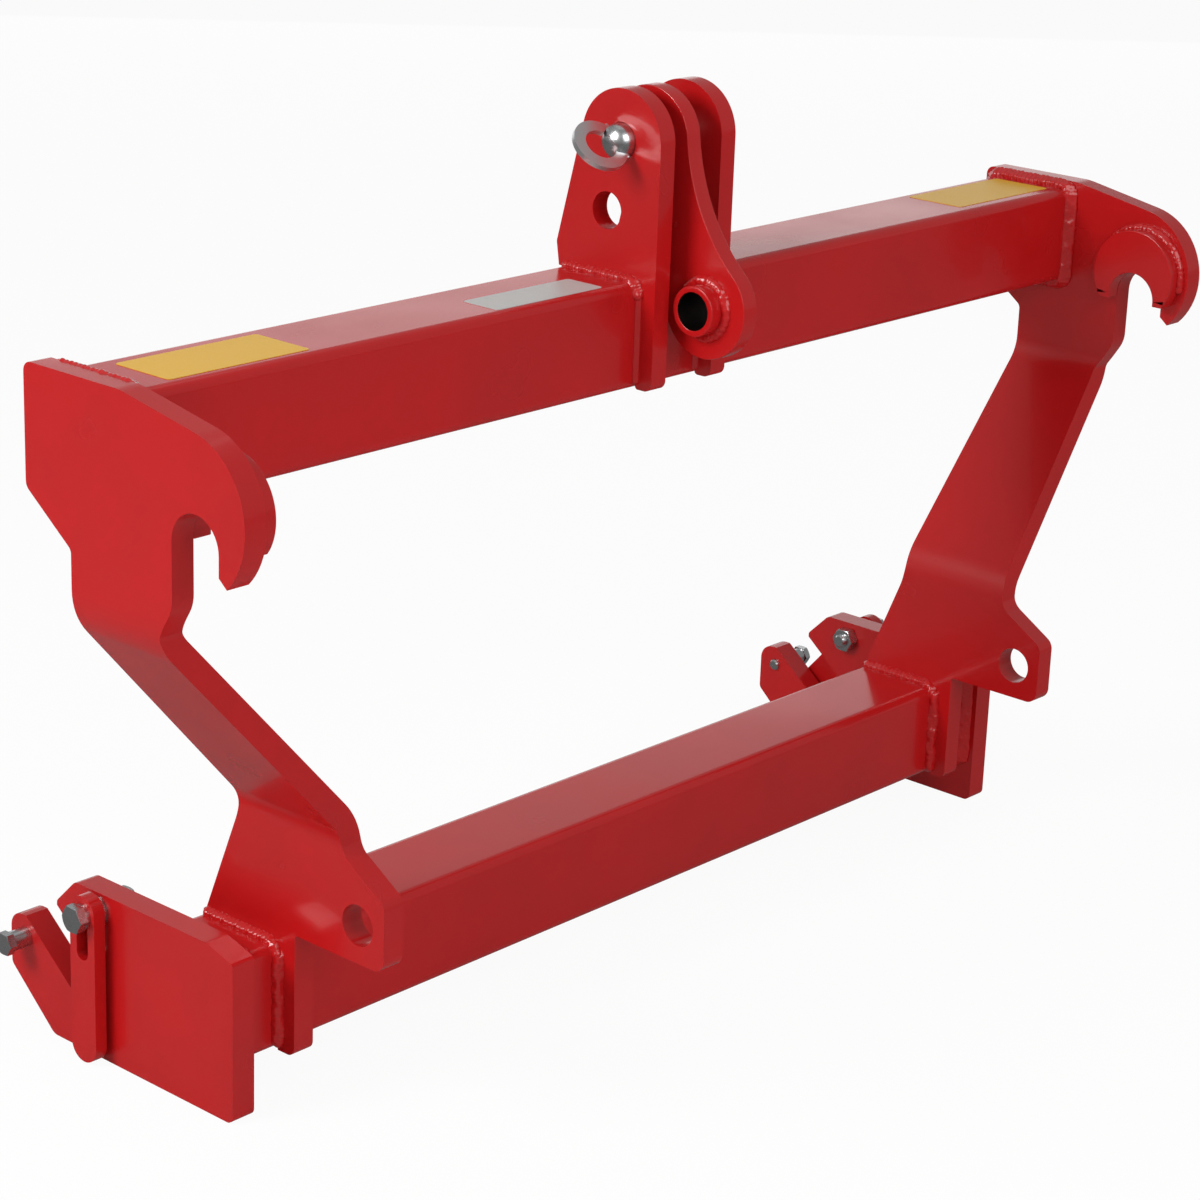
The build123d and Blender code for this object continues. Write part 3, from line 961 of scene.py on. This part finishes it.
def arc_path(x: float, hub: tuple[float, float], radius_mm: float, turns: tuple[float, float],
             spacing_mm: float) -> list[Vector]:
    """Walk along an arc that faces X.

    Args:
        x: where the arc lies, in metres.
        hub: its middle in Y and Z, in metres.
        radius_mm: its radius.
        turns: first and last angle in degrees, from +Y towards +Z.
        spacing_mm: distance between points.

    Returns:
        The points of the walk.
    """
    first, last = (math.radians(t) for t in turns)
    count = max(2, round(abs(last - first) * radius_mm / spacing_mm))
    angles = [first + (last - first) * i / count for i in range(count + 1)]
    radius = radius_mm * MM
    return [Vector((x, hub[0] + radius * math.cos(a), hub[1] + radius * math.sin(a))) for a in angles]


@dataclass
class WeldBeads:
    """Painted weld beads of one joint: overlapping ripples melted into each other.

    Flat ripples have eight sides, so that their bead fills its corner at 45 degrees.
    """

    name: str
    paths: list[list[Vector]]
    material: bpy.types.Material
    radius_mm: float = 6.0
    body: str = "frame"
    ripple: Ripple = Ripple.FLAT
    voxel_mm: float = 1.0
    relaxed: float = 0.5
    relax_rounds: int = 2
    wobble_mm: float = 2.0
    wobble_size_mm: float = 7.0

    def bead(self, path: list[Vector], number: int) -> bpy.types.Object:
        """Model one bead along its path.

        Args:
            path: places of the ripples.
            number: its number in this joint, for its name.

        Returns:
            The bead, with its place in its mesh.
        """
        deselect_all()
        segments, rings = self.ripple.value
        bpy.ops.mesh.primitive_uv_sphere_add(segments=segments, ring_count=rings, radius=self.radius_mm * MM)
        ripple = bpy.context.object
        ripples = [ripple]
        for point in path[1:]:
            twin = copy_piece(ripple, "ripple")
            twin.location = point
            ripples.append(twin)
        ripple.location = path[0]
        piece = join(ripples, f"{self.name}_{number}")
        settle(piece)
        melt = piece.modifiers.new("melt", "REMESH")
        melt.mode = "VOXEL"
        melt.voxel_size = self.voxel_mm * MM
        relax = piece.modifiers.new("relax", "SMOOTH")
        relax.factor = self.relaxed
        relax.iterations = self.relax_rounds
        cloud = bpy.data.textures.new(f"{self.name}_{number}_wobble", "CLOUDS")
        cloud.noise_scale = self.wobble_size_mm * MM
        wobble = piece.modifiers.new("wobble", "DISPLACE")
        wobble.texture = cloud
        wobble.texture_coords = "LOCAL"
        wobble.strength = self.wobble_mm * MM
        apply_modifiers(piece)
        return piece

    def build(self) -> bpy.types.Object:
        """Model, join and dress the beads.

        Returns:
            The finished piece.
        """
        beads = [self.bead(path, number) for number, path in enumerate(self.paths)]
        piece = join(beads, self.name)
        make_active(piece)
        bpy.ops.object.shade_smooth()
        dress(piece, self.material, self.body)
        return piece


@dataclass
class BlankSticker:
    """A blank film label on the upper beam's top face, which spans the given stretches of X and Y."""

    name: str
    material: bpy.types.Material
    x_mm: tuple[float, float]
    y_mm: tuple[float, float]
    thickness_mm: float = 0.3
    glue_mm: float = 0.02
    corner_r_mm: float = 3.0
    corner_steps: int = 4

    def build(self) -> bpy.types.Object:
        """Model and dress the label.

        Returns:
            The finished piece.
        """
        centre = Vector((sum(self.x_mm) / 2, sum(self.y_mm) / 2, self.glue_mm)) * MM
        centre.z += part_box("upper_beam")[1].z
        deselect_all()
        bpy.ops.mesh.primitive_plane_add(size=1.0, location=centre)
        piece = bpy.context.object
        piece.name = self.name
        piece.scale = ((self.x_mm[1] - self.x_mm[0]) * MM, (self.y_mm[1] - self.y_mm[0]) * MM, 1.0)
        settle(piece)
        bpy.ops.object.mode_set(mode="EDIT")
        bpy.ops.mesh.select_all(action="SELECT")
        bpy.ops.mesh.bevel(offset=self.corner_r_mm * MM, segments=self.corner_steps, affect="VERTICES")
        bpy.ops.object.mode_set(mode="OBJECT")
        film = piece.modifiers.new("film", "SOLIDIFY")
        film.thickness = self.thickness_mm * MM
        film.offset = 1.0
        apply_modifiers(piece)
        dress(piece, self.material, "frame")
        return piece


@dataclass(frozen=True)
class Lamp:
    """A soft rectangular lamp that points at the middle of the object."""

    name: str
    at_m: tuple[float, float, float]
    size_m: tuple[float, float]
    watts: float
    aim_m: tuple[float, float, float] = (0.0, 0.0, 0.35)

    def build(self) -> bpy.types.Object:
        """Add the lamp.

        Returns:
            The lamp object.
        """
        data = bpy.data.lights.new(self.name, "AREA")
        data.shape = "RECTANGLE"
        data.size, data.size_y = self.size_m
        data.energy = self.watts
        lamp = bpy.data.objects.new(self.name, data)
        lamp.location = self.at_m
        beam = Vector(self.aim_m) - Vector(self.at_m)
        lamp.rotation_euler = beam.to_track_quat("-Z", "Y").to_euler()
        lamp.visible_camera = False
        bpy.context.scene.collection.objects.link(lamp)
        return lamp


@dataclass
class Studio:
    """Pale floor, white surround, soft lamps and the camera at the photograph's angle.

    glossy_white and fill are how bright the surround is in reflections and as light.
    """

    camera_at_mm: tuple[float, float, float] = (-1765.6, -1556.0, 1063.2)
    azimuth: float = -48.42
    elevation: float = 18.46
    roll: float = 2.09
    focal_px: float = 3179.8
    centre_px: tuple[float, float] = (596.8, 589.0)
    image_px: float = 1200.0
    sensor_mm: float = 36.0
    far_clip_m: float = 50.0
    floor_m: float = 40.0
    floor_drop_mm: float = 0.5
    glossy_white: float = 0.3
    fill: float = 0.22
    lamps: tuple[Lamp, ...] = (
        Lamp("left_key", (-2.2, 0.6, 1.7), (1.0, 1.0), 43.0),
        Lamp("front_softbox", (-0.7, -2.7, 2.1), (3.0, 2.0), 53.0),
        Lamp("top_softbox", (0.3, 0.5, 3.0), (2.0, 2.0), 4.0),
        Lamp("far_wall", (3.2, 3.4, 0.9), (8.0, 1.8), 34.0),
    )

    def camera(self) -> bpy.types.Object:
        """Add the camera that saw the photograph.

        Returns:
            The camera object.
        """
        a, e, r = (math.radians(v) for v in (self.azimuth, self.elevation, self.roll))
        back = Vector((math.sin(a) * math.cos(e), -math.cos(a) * math.cos(e), math.sin(e)))
        right = (-back).cross(Vector((0, 0, 1))).normalized()
        up = right.cross(-back)
        rolled_right = right * math.cos(r) + up * math.sin(r)
        rolled_up = up * math.cos(r) - right * math.sin(r)
        data = bpy.data.cameras.new("camera")
        data.sensor_width = self.sensor_mm
        data.sensor_fit = "HORIZONTAL"
        data.lens = self.focal_px / self.image_px * self.sensor_mm
        data.shift_x = (self.image_px / 2 - self.centre_px[0]) / self.image_px
        data.shift_y = (self.centre_px[1] - self.image_px / 2) / self.image_px
        data.clip_end = self.far_clip_m
        camera = bpy.data.objects.new("camera", data)
        turn = Matrix((rolled_right, rolled_up, back)).transposed().to_4x4()
        camera.matrix_world = Matrix.Translation(Vector(self.camera_at_mm) * MM) @ turn
        bpy.context.scene.collection.objects.link(camera)
        bpy.context.scene.camera = camera
        return camera

    def world(self) -> None:
        """Set a white surround that lights softly and shows in what is glossy."""
        world = bpy.data.worlds.new("white_surround")
        world.use_nodes = True
        tree = world.node_tree
        tree.nodes.clear()
        white, _ = white_to_camera(tree, self.glossy_white)
        strength = add_node(tree, "ShaderNodeMath", {"operation": "MAXIMUM"}, {0: white, 1: self.fill})
        glow = add_node(tree, "ShaderNodeBackground", {}, {
            "Color": linear("#FFFFFF"), "Strength": strength.outputs[0]})
        add_node(tree, "ShaderNodeOutputWorld", {}, {"Surface": glow.outputs[0]})
        bpy.context.scene.world = world

    def build(self) -> None:
        """Build the floor, the lamps, the surround and the camera."""
        deselect_all()
        bpy.ops.mesh.primitive_plane_add(size=self.floor_m, location=(0, 0, -self.floor_drop_mm * MM))
        floor = bpy.context.object
        floor.name = "floor"
        floor.data.materials.append(StudioFloor().build())
        for lamp in self.lamps:
            lamp.build()
        self.world()
        self.camera()
        bpy.context.scene.view_settings.view_transform = "Standard"


@dataclass
class AdapterWelds:
    """Where the weld beads of the frame and the arm run, from the CAD boxes of the welded nodes.

    A bead's size is the radius of its ripples, and most beads are sunk a little into the steel.
    """

    material: bpy.types.Material
    tube_corner_mm: float = 7.5
    ripple_mm: float = 4.4
    sunk_mm: float = 1.0
    beam_bead_mm: float = 9.0
    plate_top_bead_mm: float = 6.5
    plate_front_bead_mm: float = 6.5
    lug_top_bead_mm: float = 5.5
    lug_front_bead_mm: float = 4.5
    foot_above_mm: float = 20.0
    top_wobble_mm: float = 1.2
    even_wobble_mm: float = 0.8
    rough_wobble_mm: float = 4.0
    front_wobble_size_mm: float = 9.0
    lump_mm: float = 6.0
    lump_sunk_share: float = 0.4
    lump_wobble_mm: float = 3.0
    lump_wobble_size_mm: float = 5.0
    doubler_bead_mm: float = 4.5
    doubler_turns: tuple[float, float] = (5.0, 190.0)
    boss_bead_mm: float = 5.0
    boss_r_mm: float = 20.5
    boss_turns: tuple[float, float] = (0.0, 360.0)

    def tube_end(self, beam: str, side: str, sign: int) -> bpy.types.Object:
        """Model the bead round the end of a tube, where a plate closes it.

        Args:
            beam: the tube's node.
            side: left or right.
            sign: which way that side lies along X.

        Returns:
            The finished piece.
        """
        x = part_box(beam)[1].x * sign - sign * self.sunk_mm * MM
        ring = tube_path(beam, x, (*Face, Face.TOP), self.tube_corner_mm, self.ripple_mm)
        return WeldBeads(f"weld_{beam}_{side}", [ring], self.material, self.beam_bead_mm).build()

    def lapped(self, node: str, beam: str, top_bead_mm: float, front_bead_mm: float,
               rough_front: bool) -> list[bpy.types.Object]:
        """Model the beads along both faces of a plate that laps a tube's top and front.

        The welder starts anew at the tube's corner, which leaves a few lumps there.

        Args:
            node: the plate's node.
            beam: the tube's node.
            top_bead_mm: size of the bead along the tube's top.
            front_bead_mm: size of the upright bead down its front.
            rough_front: whether the upright bead has run into coarse lumps.

        Returns:
            The finished pieces.
        """
        low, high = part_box(beam)
        corner = self.tube_corner_mm * MM
        sunk = self.sunk_mm * MM
        cut = corner * self.lump_sunk_share
        foot_top = high.z + self.foot_above_mm * MM
        foot = [v.co.x for v in frame["nodes"][node].data.vertices if v.co.z < foot_top]
        xs = (min(foot), max(foot))
        tops = [tube_path(beam, x, (Face.TOP,), self.tube_corner_mm, self.ripple_mm) for x in xs]
        fronts = [tube_path(beam, x, (Face.FRONT,), self.tube_corner_mm, self.ripple_mm) for x in xs]
        lumps = [[Vector((x, low.y + corner, high.z - sunk)), Vector((x, low.y + cut, high.z - cut)),
                  Vector((x, low.y + sunk, high.z - corner))] for x in xs]
        form, wobble_mm = Ripple.FLAT, self.even_wobble_mm
        if rough_front:
            form, wobble_mm = Ripple.ROUND, self.rough_wobble_mm
        beads = [WeldBeads(f"weld_{node}_top", tops, self.material, top_bead_mm,
                           wobble_mm=self.top_wobble_mm),
                 WeldBeads(f"weld_{node}_front", fronts, self.material, front_bead_mm, ripple=form,
                           wobble_mm=wobble_mm, wobble_size_mm=self.front_wobble_size_mm),
                 WeldBeads(f"weld_{node}_corner", lumps, self.material, self.lump_mm, ripple=Ripple.ROUND,
                           wobble_mm=self.lump_wobble_mm, wobble_size_mm=self.lump_wobble_size_mm)]
        return [bead.build() for bead in beads]

    def doubler(self, side: str, sign: int) -> bpy.types.Object:
        """Model the bead round a hook's doubler, where it lies on the side plate.

        Args:
            side: left or right.
            sign: which way that side lies along X.

        Returns:
            The finished piece.
        """
        low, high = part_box(f"hook_doubler_{side}")
        radius = (high.y - low.y) / 2
        hub = ((low.y + high.y) / 2, high.z - radius)
        x = max(abs(low.x), abs(high.x)) * sign - sign * self.sunk_mm * MM
        path = arc_path(x, hub, radius / MM, self.doubler_turns, self.ripple_mm)
        return WeldBeads(f"weld_doubler_{side}", [path], self.material, self.doubler_bead_mm,
                         ripple=Ripple.ROUND).build()

    def boss(self) -> bpy.types.Object:
        """Model the beads round the arm's cross tube, on both faces of the arm.

        Returns:
            The finished piece.
        """
        hub = middle("arm_boss", 0.0)
        low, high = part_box("swing_arm")
        sunk = self.sunk_mm * MM
        rings = [arc_path(x, (hub.y, hub.z), self.boss_r_mm, self.boss_turns, self.ripple_mm)
                 for x in (low.x + sunk, high.x - sunk)]
        return WeldBeads("weld_arm_boss", rings, self.material, self.boss_bead_mm, "arm",
                         ripple=Ripple.ROUND).build()

    def build(self) -> list[bpy.types.Object]:
        """Model every weld of the adapter.

        Returns:
            The finished pieces.
        """
        pieces = []
        for side, sign in SIDES:
            for beam in ("upper_beam", "lower_beam"):
                pieces.append(self.tube_end(beam, side, sign))
            pieces += self.lapped(f"side_plate_{side}", "lower_beam", self.plate_top_bead_mm,
                                  self.plate_front_bead_mm, rough_front=True)
            pieces += self.lapped(f"link_lug_{side}", "upper_beam", self.lug_top_bead_mm,
                                  self.lug_front_bead_mm, rough_front=False)
            pieces.append(self.doubler(side, sign))
        pieces.append(self.boss())
        return pieces


def main() -> None:
    """Build the adapter piece by piece, and report each one."""
    Studio().build()
    red = SprayedEnamel().build()
    zinc = PlatedSteel().build()
    smooth_zinc = SmoothPlatedSteel().build()
    groups = [SteelWork(red, Slot.RED, RED_EDGES_MM), SteelWork(zinc, Slot.ZINC, ZINC_EDGES_MM),
              SteelWork(smooth_zinc, Slot.PIN, PIN_EDGES_MM)]
    pieces = [piece for group in groups for piece in group.build()]
    boss = next(piece for piece in pieces if piece.name == "arm_boss_finished")
    # The bore of the arm's cross tube is painted nearly black, as painted shade.
    paint_bore_shade(boss, ARM_BORE_REACH_MM, PaintedBoreShade().build())
    pieces += Fasteners(zinc).build()
    pieces.append(TopPin(zinc).build())
    pieces += AdapterWelds(red).build()
    yellow = StickerFilm("yellow_sticker_film", "#E3B02B").build()
    pale = StickerFilm("pale_sticker_film", "#BEBDBA").build()
    labels = [BlankSticker("blank_label_left", yellow, x_mm=(-482.0, -359.0), y_mm=(-46.0, 8.0)),
              BlankSticker("blank_label_right", yellow, x_mm=(378.0, 505.0), y_mm=(-42.0, 12.0)),
              BlankSticker("blank_label_middle", pale, x_mm=(-183.0, -72.0), y_mm=(-49.0, -14.0))]
    pieces += [label.build() for label in labels]
    for piece in pieces:
        LOG.info("%s: %d faces", piece.name, len(piece.data.polygons))


if __name__ == "__main__":
    main()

---

- [TASK OBJECTIVE]:
From the first line of the data above to the line holding "that faces X.", reproduce each line exactly; emit no other lines.

- [ANSWER BELOW]:
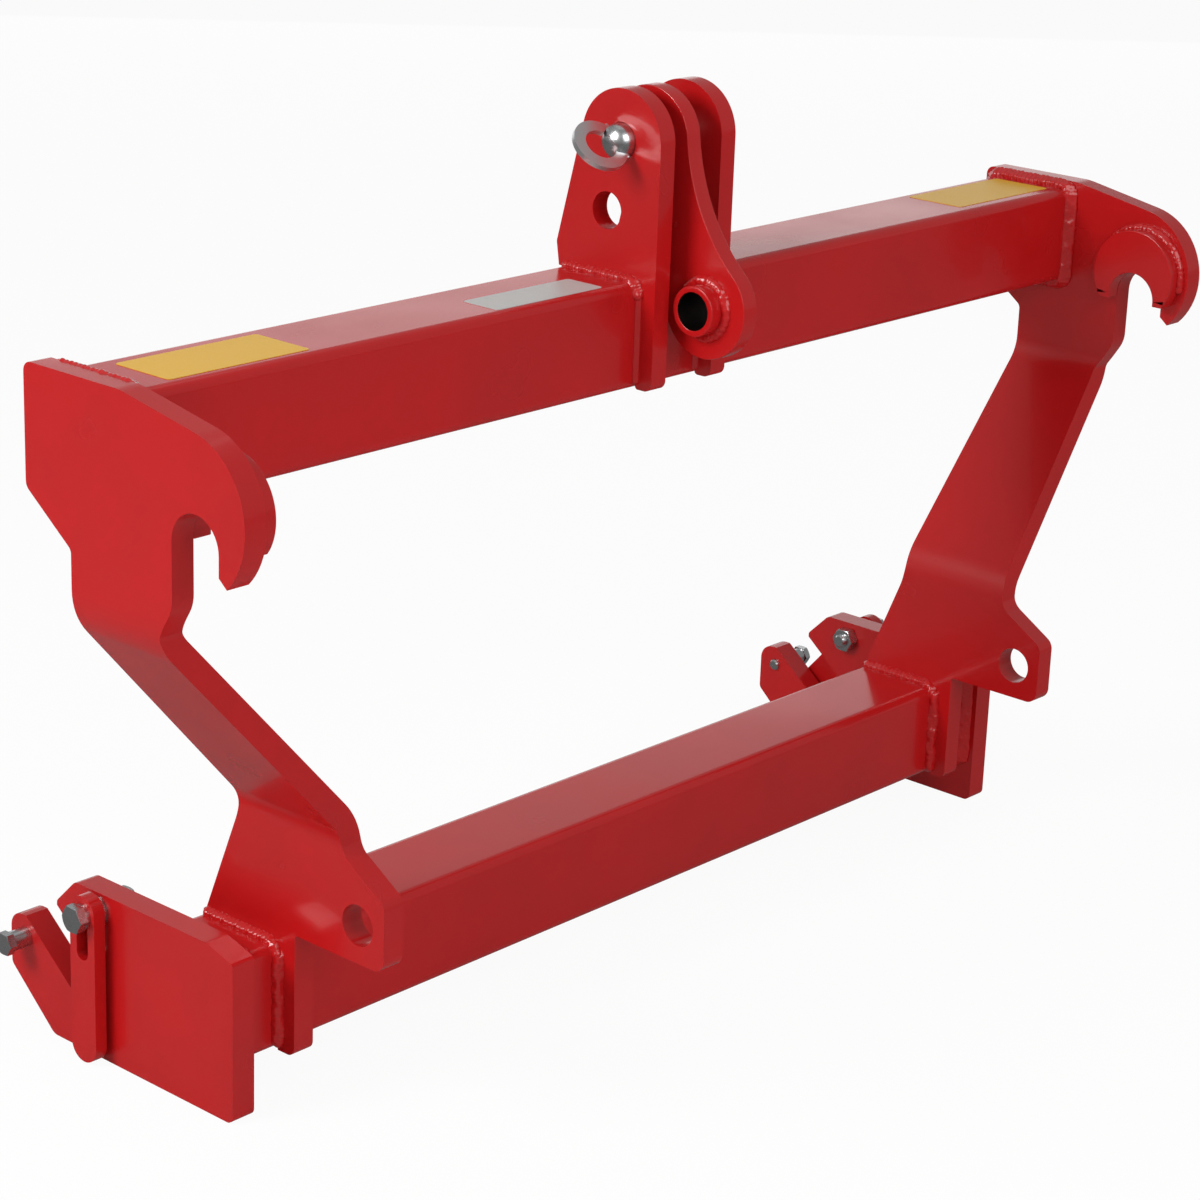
The build123d and Blender code for this object continues. Write part 3, from line 961 of scene.py on. This part finishes it.
def arc_path(x: float, hub: tuple[float, float], radius_mm: float, turns: tuple[float, float],
             spacing_mm: float) -> list[Vector]:
    """Walk along an arc that faces X.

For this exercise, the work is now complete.